Publishers Weekly® Reviews
- Reviewed in: Publishers Weekly, page .
- Review Date: 2015-01-19
- Reviewer: Staff
In her fifth collection, Kapil (Schizophrene) offers an uncategorizable look at an afternoon in April 1979, when a dark-skinned girl named Ban is walking home from school through a suburb (banlieue in French) of London at the start of a race riot. She hears breaking glass and “understands the coming violence has begun. Is it coming from the far-off street or is it coming from her home?

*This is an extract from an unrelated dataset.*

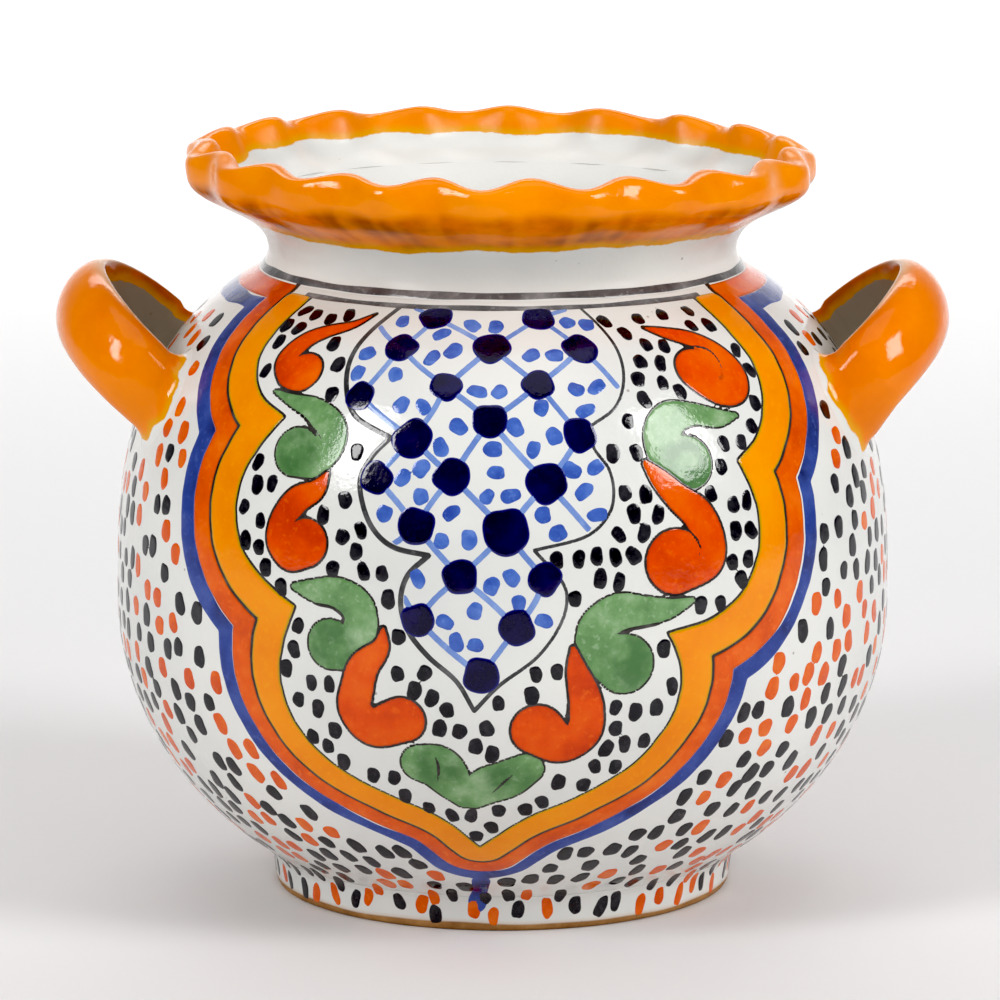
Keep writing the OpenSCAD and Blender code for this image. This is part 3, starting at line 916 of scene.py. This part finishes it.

Knowing that either way she’s done for—she lies down to die.” Though Ban is fictional, her historical context is not; the immigrant suburbs of late-1970s London function both as a setting and a manner of “detailing—which is to say: scouring/burnishing—the world grew up in.” The project is presented as an abandoned novel that reads as a document of Kapil’s expansive and varied process of researching, planning, and writing. “A brown girl on the floor of the world” is the central image, and the porous relationship between Ban’s story and the story of Kapil writing and thinking about Ban is fundamental throughout. Kapil casts and recasts descriptions of Ban alongside documentation of the author’s own acts of lying down, undertaken through performances, protests, and somatic exercises. The result is a complex and deeply engaged “literature that is not made from literature.” (Feb.)